Nicaragua has broken ties with Taiwan, leaving the island with only 14 international allies, including Saint Lucia – and a greater reliance on the Caribbean for international support.
The Daniel Ortega administration made the surprise announcement on Thursday December 9 through a statement by its Foreign Affairs Ministry stating Nicaragua accepts there is only “One China” — and it’s the People’s Republic of China (PRC).
The Central American state – the second poorest in Latin America – established ties with Taiwan in 1994 under the Violetta Chamorra regime which continued under several successive Ortega administrations.
Taiwan President Tsai Ing-wen had visited Managua shortly after being elected in 2016. But after 27 years, ties with Taipei reportedly deteriorated over differences relating to a US $100 million loan from Taiwan.
The decision by Nicaragua has been denounced by the US State Department, however, the new ties have been sealed in Beijing by Ortega’s representative and the China Foreign Affairs Minister Wang Yi.
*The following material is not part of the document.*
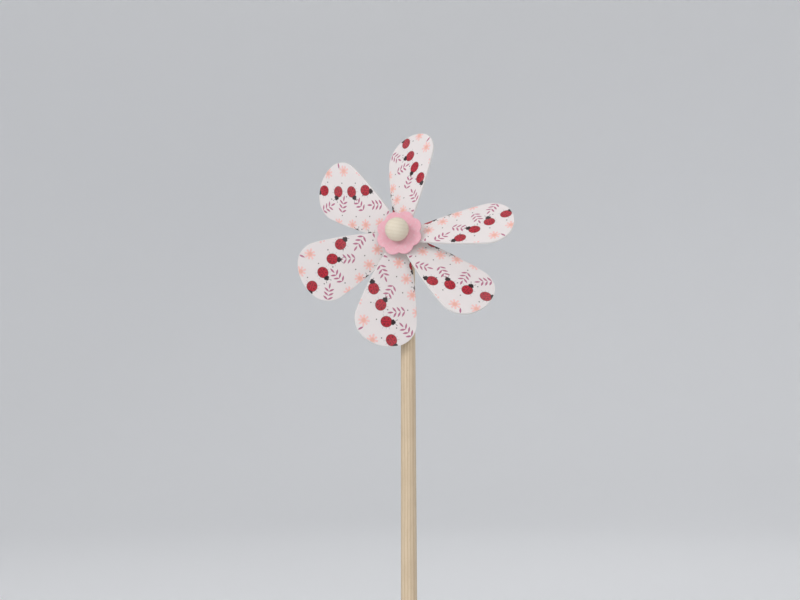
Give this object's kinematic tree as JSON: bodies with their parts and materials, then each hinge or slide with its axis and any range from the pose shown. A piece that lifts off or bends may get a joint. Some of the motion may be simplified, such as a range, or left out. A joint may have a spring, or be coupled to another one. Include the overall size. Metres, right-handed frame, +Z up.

In 2016 when President Tsai visited Managua, Taiwan had 21 allies; five years later – and almost halfway into her second term – Taipei now only has 14, with seven more countries having broken ties with it.
With Nicaragua gone, Taiwan now only has ties with Belize, Guatemala, Haiti, Holy See (The Vatican), Honduras, Marshall Islands, Nauru, Palau, Paraguay, Saint Lucia, St Kitts and Nevis, St Vincent and the Grenadines, Swaziland and Tuvalu.
Meanwhile, the Caribbean has increased its importance to Taiwan’s diplomatic efforts, with five of the 14 remaining allies (Belize, Haiti, Saint Lucia, St Kitts and Nevis, and St. Vincent & The Grenadines) being members of the Caribbean Community (CARICOM) and three belonging to the Organization of Eastern Caribbean States (OECS).